┏━━

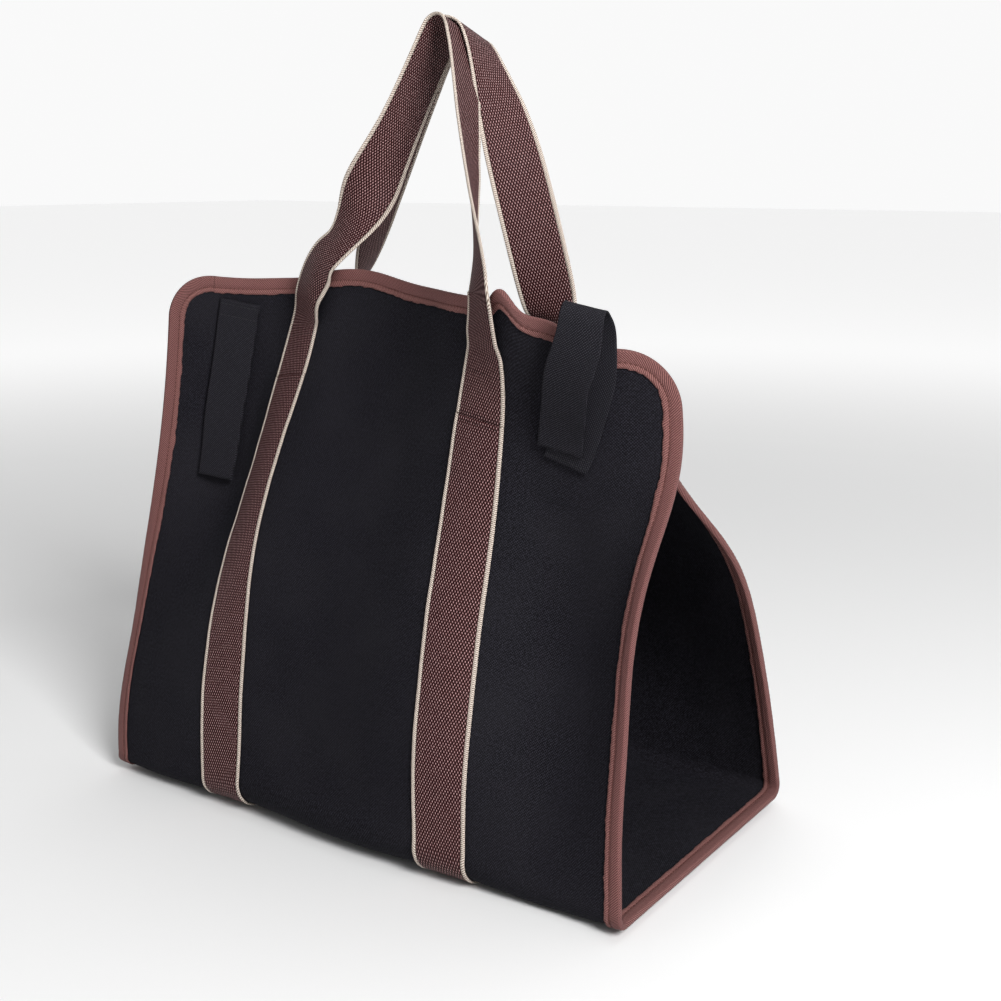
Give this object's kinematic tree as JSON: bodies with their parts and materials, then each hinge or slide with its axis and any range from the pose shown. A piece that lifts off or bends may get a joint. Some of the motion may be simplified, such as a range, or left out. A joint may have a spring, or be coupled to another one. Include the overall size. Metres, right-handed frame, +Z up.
{
  "type": "firewood carrier bag",
  "caption": "Open-ended canvas log carrier: one bound cloth sheet folded under the load, webbing bands and top handles, closing tabs; shown hanging from its handles.",
  "frame": {"origin": "the point under the middle of the handles' top bend where the carrier hangs", "axes": "+Z up, +X along the width of the carrier, parallel to the folds of its base, -Y toward the front panel"},
  "size_m": [0.4707, 0.2722, 0.56],
  "materials": {
    "canvas": "black cotton canvas, plain weave, matt",
    "binding_tape": "reddish brown twill tape, matt",
    "webbing": "dark reddish brown pebble-weave webbing with cream edge cords",
    "tab_tape": "black hook-and-loop tape, matt"
  },
  "bodies": {
    "root": {"canvas_body": "canvas", "edge_binding": "binding_tape", "band_left": "webbing", "band_right": "webbing", "handle_front": "webbing", "handle_back": "webbing", "tab_left": "tab_tape", "tab_right": "tab_tape"}
  },
  "joints": []
}
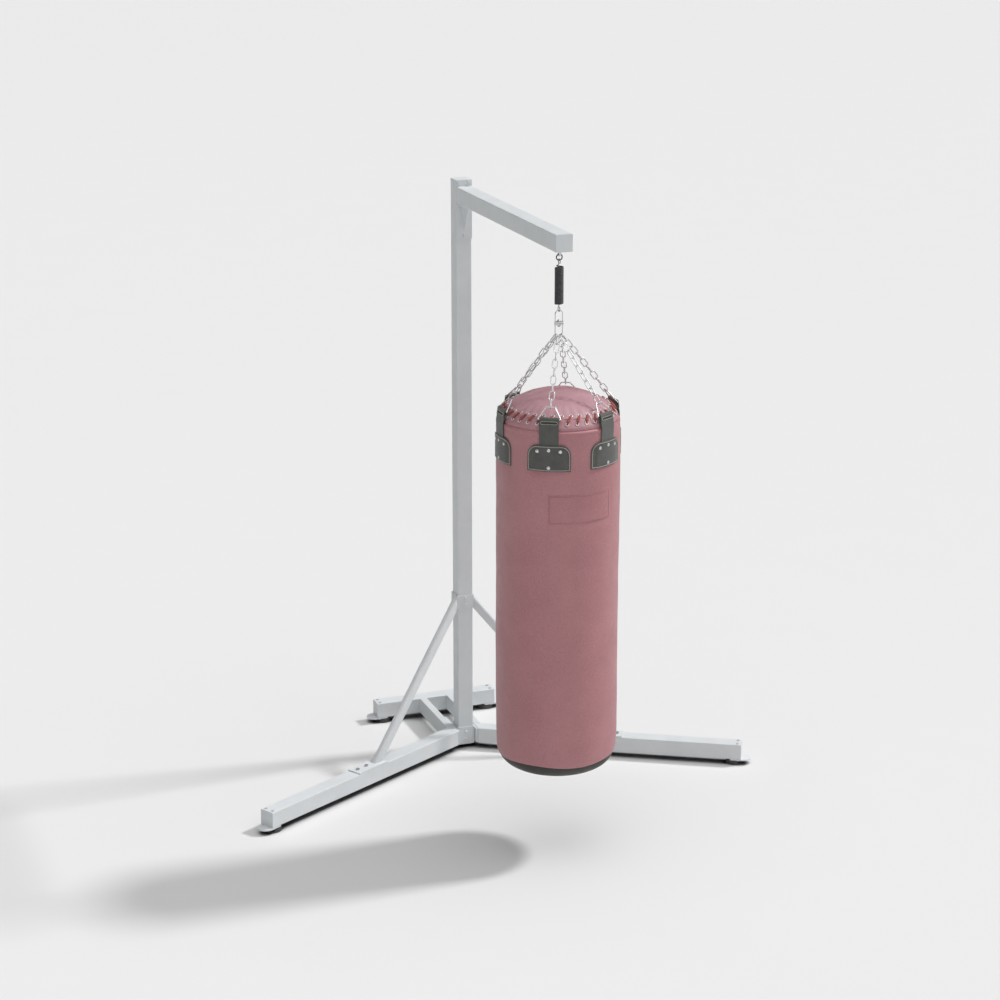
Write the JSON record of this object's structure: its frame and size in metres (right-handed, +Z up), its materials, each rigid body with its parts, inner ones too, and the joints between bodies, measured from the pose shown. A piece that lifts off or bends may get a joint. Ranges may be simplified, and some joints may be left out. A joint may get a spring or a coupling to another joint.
{
  "type": "punching bag on stand",
  "caption": "Cylindrical punching bag with laced top and riveted straps, hung by chains, swivel and spring from the arm of a free-standing steel stand.",
  "frame": {"origin": "middle of the whole object's box at floor level, midway between the bag's front and the rear crossbar", "axes": "+Z up, -Y the way the arm points, +X to the right of someone who looks along +Y at the bag's front"},
  "size_m": [1.6296, 1.3204, 1.861],
  "materials": {
    "frame_paint": "satin",
    "zinc": "satin",
    "black_steel": "satin",
    "rubber": "matte",
    "bag_skin": "satin",
    "label_skin": "satin",
    "base_skin": "satin",
    "strap_leather": "matte",
    "lace": "matte",
    "felt": "matte",
    "filling": "matte"
  },
  "bodies": {
    "stand": {"column": "frame_paint", "column_cap": "frame_paint", "arm_plate": "frame_paint", "arm_tube": "frame_paint", "arm_end_cap": "frame_paint", "arm_gusset": "frame_paint", "arm_plate_bolts": "frame_paint", "hanger_lug": "frame_paint", "brace_collar": "frame_paint", "collar_back_plate": "frame_paint", "collar_bolts": "frame_paint", "brace_left": "frame_paint", "brace_right": "frame_paint", "brace_plate_left": "frame_paint", "brace_plate_right": "frame_paint", "brace_plate_bolts": "zinc", "base_bracket": "frame_paint", "base_bracket_bolts": "frame_paint", "hub_plates": "frame_paint", "leg_left": "frame_paint", "leg_right": "frame_paint", "rear_tube_left": "frame_paint", "rear_tube_right": "frame_paint", "rear_crossbar": "frame_paint", "tube_end_caps": "frame_paint", "foot_plates": "frame_paint", "rubber_feet": "rubber", "foot_bolts": "zinc"},
    "ring": {"hanging_ring": "black_steel"},
    "spring": {"spring_top_hook": "black_steel", "spring_coil": "black_steel"},
    "swivel_top": {"spring_bottom_hook": "black_steel", "swivel_upper_loop": "zinc"},
    "bag": {"swivel_lower_loop": "zinc", "swivel_bolt": "zinc", "swivel_washer": "zinc", "chain_1": "zinc", "chain_2": "zinc", "chain_3": "zinc", "chain_4": "zinc", "chain_5": "zinc", "chain_6": "zinc", "strap_rings": "zinc", "strap_1": "strap_leather", "strap_2": "strap_leather", "strap_3": "strap_leather", "strap_4": "strap_leather", "strap_5": "strap_leather", "strap_6": "strap_leather", "strap_patches": "strap_leather", "rivets": "zinc", "bag_shell": "bag_skin", "top_cover": "bag_skin", "lacing": "lace", "eyelets": "zinc", "bag_base": "base_skin", "bag_liner": "felt", "bag_fill": "filling", "label_panel": "label_skin"}
  },
  "joints": [
    {"name": "swing_front_back", "type": "hinge", "parent": "stand", "child": "ring", "pos_m": [0, -0.48231, 1.779], "axis": [1, 0, 0], "range_deg": [-30, 20]},
    {"name": "swing_sideways", "type": "hinge", "parent": "ring", "child": "spring", "pos_m": [0, -0.48231, 1.7705], "axis": [0, 1, 0], "range_deg": [-25, 25]},
    {"name": "spring_stretch", "type": "slide", "parent": "spring", "child": "swivel_top", "axis": [0, 0, -1], "range_m": [0, 0.025], "stiffness_N_per_m": 12000, "springref_m": -0.032, "deforming": ["spring_coil"]},
    {"name": "swivel_turn", "type": "hinge", "parent": "swivel_top", "child": "bag", "pos_m": [0, -0.48231, 1.5825], "axis": [0, 0, 1], "continuous": true}
  ]
}
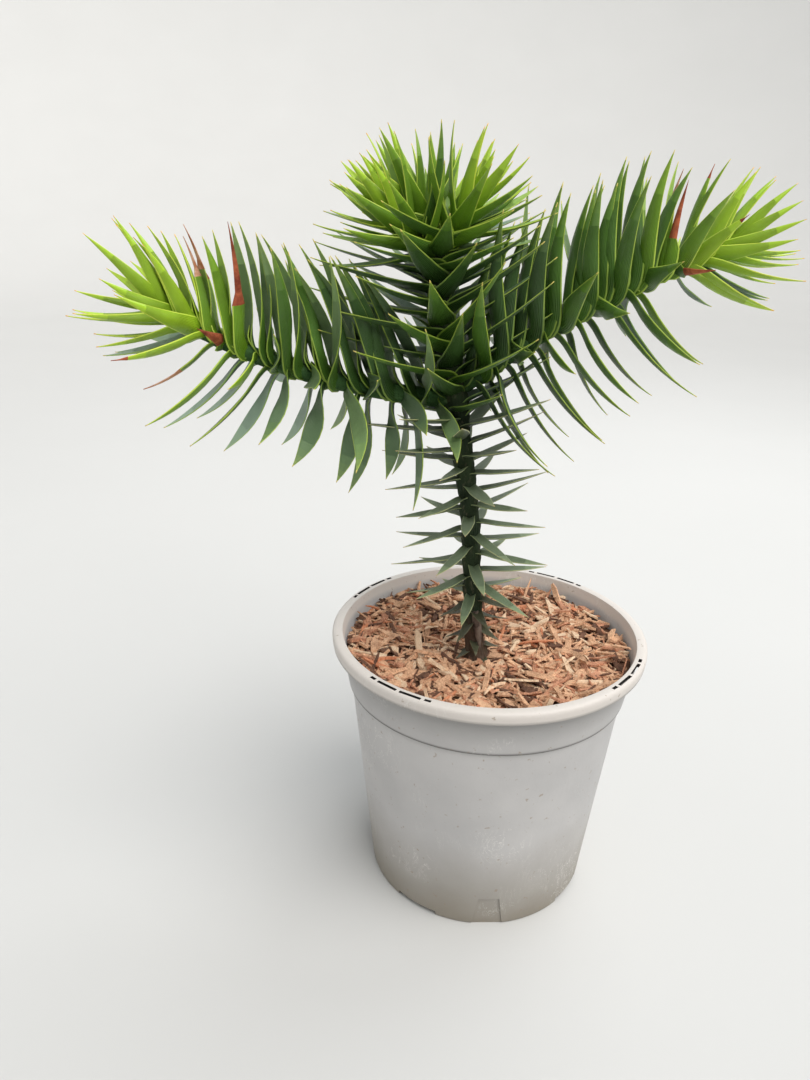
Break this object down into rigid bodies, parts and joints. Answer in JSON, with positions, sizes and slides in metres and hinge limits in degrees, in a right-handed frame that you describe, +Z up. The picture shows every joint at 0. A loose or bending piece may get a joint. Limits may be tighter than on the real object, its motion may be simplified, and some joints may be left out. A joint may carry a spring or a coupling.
{
  "type": "potted monkey puzzle tree",
  "caption": "Young monkey puzzle tree: a leaning trunk, spreading boughs and a crown of short shoots set with stiff pointed leaves, in a round plastic pot topped with bark mulch.",
  "frame": {"origin": "middle of the pot's flat underside", "axes": "+Z up along the pot's axis, +X to the right and +Y away from the viewer as in the picture"},
  "size_m": [0.2546, 0.13, 0.3031],
  "materials": {
    "pot": "matt moulded plastic, taupe, scuffed",
    "compost": "dark damp potting compost",
    "bark_mulch": "rough shredded bark, reddish tan",
    "trunk": "rough grey-brown and green bark",
    "boughs": "green young bark",
    "trunk_leaves": "dull blue-green leaves",
    "leader_leaves": "leathery dark green leaves with pale edges",
    "bough_leaves": "leathery green leaves with pale edges",
    "crown_leaves": "satin fresh yellow-green leaves"
  },
  "bodies": {
    "root": {"pot": "pot", "compost": "compost", "bark_mulch": "bark_mulch", "trunk": "trunk", "left_bough": "boughs", "right_bough": "boughs", "left_shoot": "boughs", "right_shoot": "boughs", "rear_shoot": "boughs", "middle_shoot": "boughs", "trunk_leaves": "trunk_leaves", "leader_leaves": "leader_leaves", "left_bough_leaves": "bough_leaves", "right_bough_leaves": "bough_leaves", "left_crown_leaves": "crown_leaves", "right_crown_leaves": "crown_leaves", "rear_crown_leaves": "crown_leaves", "middle_crown_leaves": "crown_leaves"}
  },
  "joints": []
}
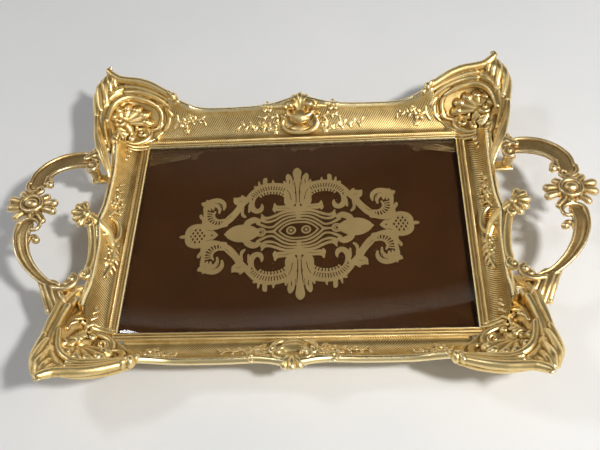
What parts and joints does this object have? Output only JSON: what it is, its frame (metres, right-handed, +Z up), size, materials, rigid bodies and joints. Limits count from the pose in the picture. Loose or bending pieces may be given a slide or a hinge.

┗━━

Goal: Reproduce each line of the material above precisely.

Solution to this task:
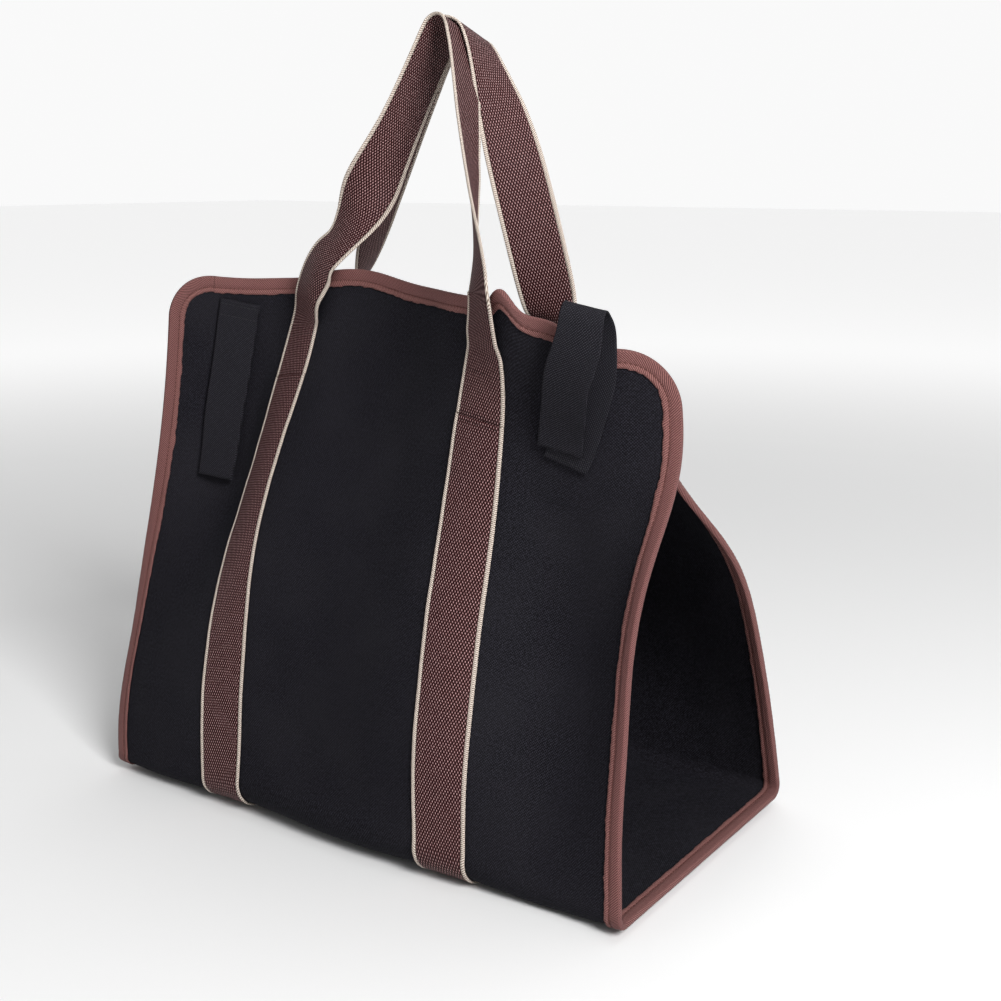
Give this object's kinematic tree as JSON: bodies with their parts and materials, then each hinge or slide with its axis and any range from the pose shown. A piece that lifts off or bends may get a joint. Some of the motion may be simplified, such as a range, or left out. A joint may have a spring, or be coupled to another one. Include the overall size. Metres, right-handed frame, +Z up.
{
  "type": "firewood carrier bag",
  "caption": "Open-ended canvas log carrier: one bound cloth sheet folded under the load, webbing bands and top handles, closing tabs; shown hanging from its handles.",
  "frame": {"origin": "the point under the middle of the handles' top bend where the carrier hangs", "axes": "+Z up, +X along the width of the carrier, parallel to the folds of its base, -Y toward the front panel"},
  "size_m": [0.4707, 0.2722, 0.56],
  "materials": {
    "canvas": "black cotton canvas, plain weave, matt",
    "binding_tape": "reddish brown twill tape, matt",
    "webbing": "dark reddish brown pebble-weave webbing with cream edge cords",
    "tab_tape": "black hook-and-loop tape, matt"
  },
  "bodies": {
    "root": {"canvas_body": "canvas", "edge_binding": "binding_tape", "band_left": "webbing", "band_right": "webbing", "handle_front": "webbing", "handle_back": "webbing", "tab_left": "tab_tape", "tab_right": "tab_tape"}
  },
  "joints": []
}
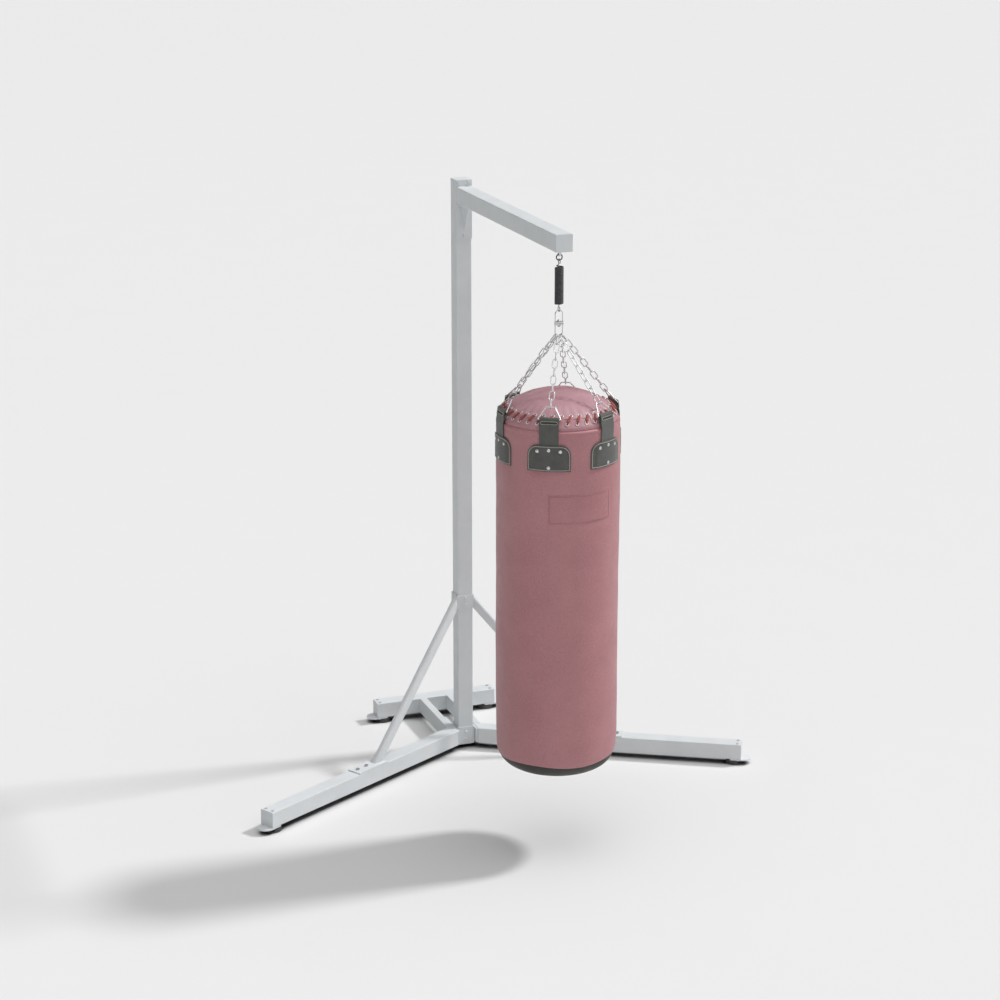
Write the JSON record of this object's structure: its frame and size in metres (right-handed, +Z up), its materials, each rigid body with its parts, inner ones too, and the joints between bodies, measured from the pose shown. A piece that lifts off or bends may get a joint. Ranges may be simplified, and some joints may be left out. A joint may get a spring or a coupling to another joint.
{
  "type": "punching bag on stand",
  "caption": "Cylindrical punching bag with laced top and riveted straps, hung by chains, swivel and spring from the arm of a free-standing steel stand.",
  "frame": {"origin": "middle of the whole object's box at floor level, midway between the bag's front and the rear crossbar", "axes": "+Z up, -Y the way the arm points, +X to the right of someone who looks along +Y at the bag's front"},
  "size_m": [1.6296, 1.3204, 1.861],
  "materials": {
    "frame_paint": "satin",
    "zinc": "satin",
    "black_steel": "satin",
    "rubber": "matte",
    "bag_skin": "satin",
    "label_skin": "satin",
    "base_skin": "satin",
    "strap_leather": "matte",
    "lace": "matte",
    "felt": "matte",
    "filling": "matte"
  },
  "bodies": {
    "stand": {"column": "frame_paint", "column_cap": "frame_paint", "arm_plate": "frame_paint", "arm_tube": "frame_paint", "arm_end_cap": "frame_paint", "arm_gusset": "frame_paint", "arm_plate_bolts": "frame_paint", "hanger_lug": "frame_paint", "brace_collar": "frame_paint", "collar_back_plate": "frame_paint", "collar_bolts": "frame_paint", "brace_left": "frame_paint", "brace_right": "frame_paint", "brace_plate_left": "frame_paint", "brace_plate_right": "frame_paint", "brace_plate_bolts": "zinc", "base_bracket": "frame_paint", "base_bracket_bolts": "frame_paint", "hub_plates": "frame_paint", "leg_left": "frame_paint", "leg_right": "frame_paint", "rear_tube_left": "frame_paint", "rear_tube_right": "frame_paint", "rear_crossbar": "frame_paint", "tube_end_caps": "frame_paint", "foot_plates": "frame_paint", "rubber_feet": "rubber", "foot_bolts": "zinc"},
    "ring": {"hanging_ring": "black_steel"},
    "spring": {"spring_top_hook": "black_steel", "spring_coil": "black_steel"},
    "swivel_top": {"spring_bottom_hook": "black_steel", "swivel_upper_loop": "zinc"},
    "bag": {"swivel_lower_loop": "zinc", "swivel_bolt": "zinc", "swivel_washer": "zinc", "chain_1": "zinc", "chain_2": "zinc", "chain_3": "zinc", "chain_4": "zinc", "chain_5": "zinc", "chain_6": "zinc", "strap_rings": "zinc", "strap_1": "strap_leather", "strap_2": "strap_leather", "strap_3": "strap_leather", "strap_4": "strap_leather", "strap_5": "strap_leather", "strap_6": "strap_leather", "strap_patches": "strap_leather", "rivets": "zinc", "bag_shell": "bag_skin", "top_cover": "bag_skin", "lacing": "lace", "eyelets": "zinc", "bag_base": "base_skin", "bag_liner": "felt", "bag_fill": "filling", "label_panel": "label_skin"}
  },
  "joints": [
    {"name": "swing_front_back", "type": "hinge", "parent": "stand", "child": "ring", "pos_m": [0, -0.48231, 1.779], "axis": [1, 0, 0], "range_deg": [-30, 20]},
    {"name": "swing_sideways", "type": "hinge", "parent": "ring", "child": "spring", "pos_m": [0, -0.48231, 1.7705], "axis": [0, 1, 0], "range_deg": [-25, 25]},
    {"name": "spring_stretch", "type": "slide", "parent": "spring", "child": "swivel_top", "axis": [0, 0, -1], "range_m": [0, 0.025], "stiffness_N_per_m": 12000, "springref_m": -0.032, "deforming": ["spring_coil"]},
    {"name": "swivel_turn", "type": "hinge", "parent": "swivel_top", "child": "bag", "pos_m": [0, -0.48231, 1.5825], "axis": [0, 0, 1], "continuous": true}
  ]
}
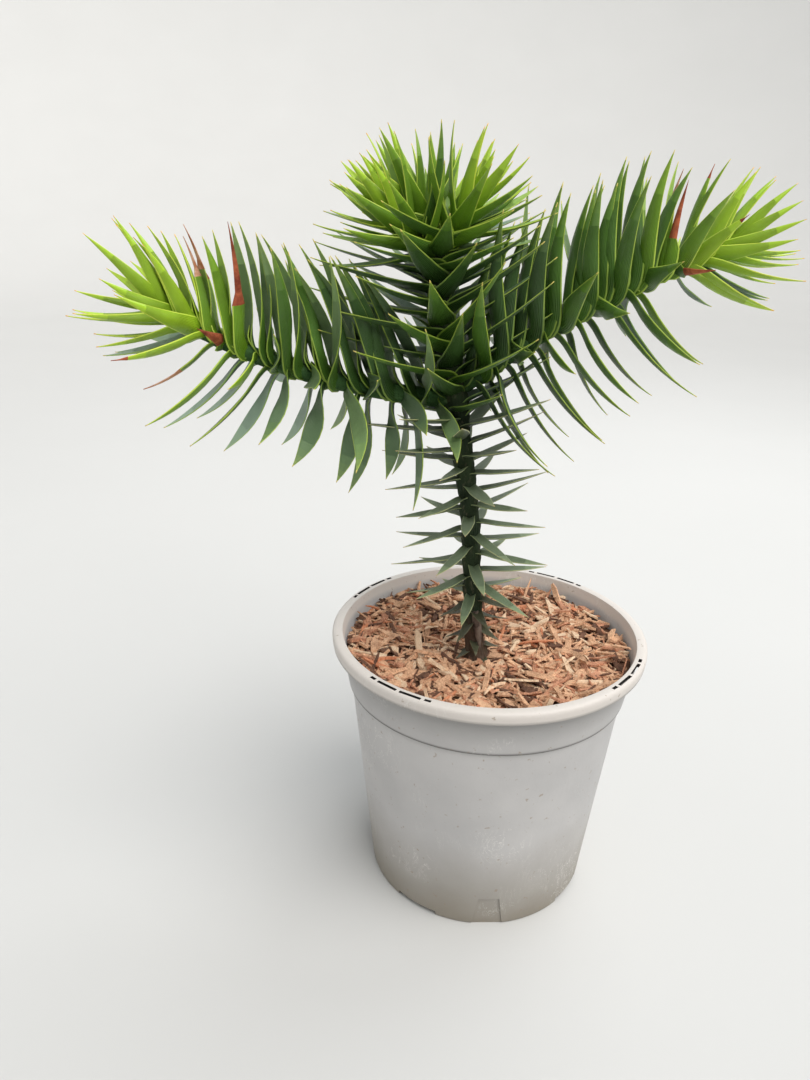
Break this object down into rigid bodies, parts and joints. Answer in JSON, with positions, sizes and slides in metres and hinge limits in degrees, in a right-handed frame that you describe, +Z up. The picture shows every joint at 0. A loose or bending piece may get a joint. Limits may be tighter than on the real object, its motion may be simplified, and some joints may be left out. A joint may carry a spring or a coupling.
{
  "type": "potted monkey puzzle tree",
  "caption": "Young monkey puzzle tree: a leaning trunk, spreading boughs and a crown of short shoots set with stiff pointed leaves, in a round plastic pot topped with bark mulch.",
  "frame": {"origin": "middle of the pot's flat underside", "axes": "+Z up along the pot's axis, +X to the right and +Y away from the viewer as in the picture"},
  "size_m": [0.2546, 0.13, 0.3031],
  "materials": {
    "pot": "matt moulded plastic, taupe, scuffed",
    "compost": "dark damp potting compost",
    "bark_mulch": "rough shredded bark, reddish tan",
    "trunk": "rough grey-brown and green bark",
    "boughs": "green young bark",
    "trunk_leaves": "dull blue-green leaves",
    "leader_leaves": "leathery dark green leaves with pale edges",
    "bough_leaves": "leathery green leaves with pale edges",
    "crown_leaves": "satin fresh yellow-green leaves"
  },
  "bodies": {
    "root": {"pot": "pot", "compost": "compost", "bark_mulch": "bark_mulch", "trunk": "trunk", "left_bough": "boughs", "right_bough": "boughs", "left_shoot": "boughs", "right_shoot": "boughs", "rear_shoot": "boughs", "middle_shoot": "boughs", "trunk_leaves": "trunk_leaves", "leader_leaves": "leader_leaves", "left_bough_leaves": "bough_leaves", "right_bough_leaves": "bough_leaves", "left_crown_leaves": "crown_leaves", "right_crown_leaves": "crown_leaves", "rear_crown_leaves": "crown_leaves", "middle_crown_leaves": "crown_leaves"}
  },
  "joints": []
}
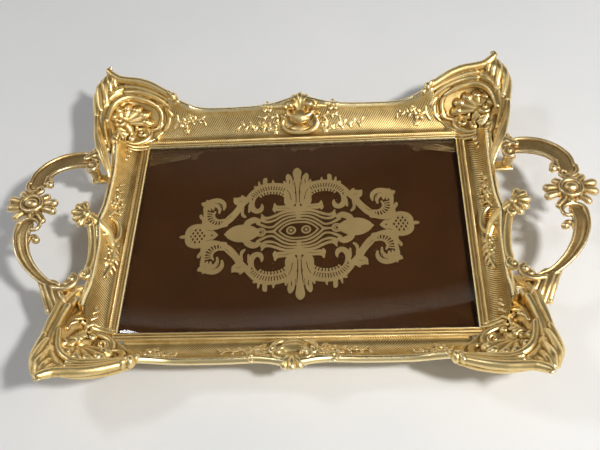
What parts and joints does this object have? Output only JSON: what it is, its frame (metres, right-handed, +Z up), size, materials, rigid bodies and joints. Limits count from the pose in the picture. Loose or bending pieces may be given a slide or a hinge.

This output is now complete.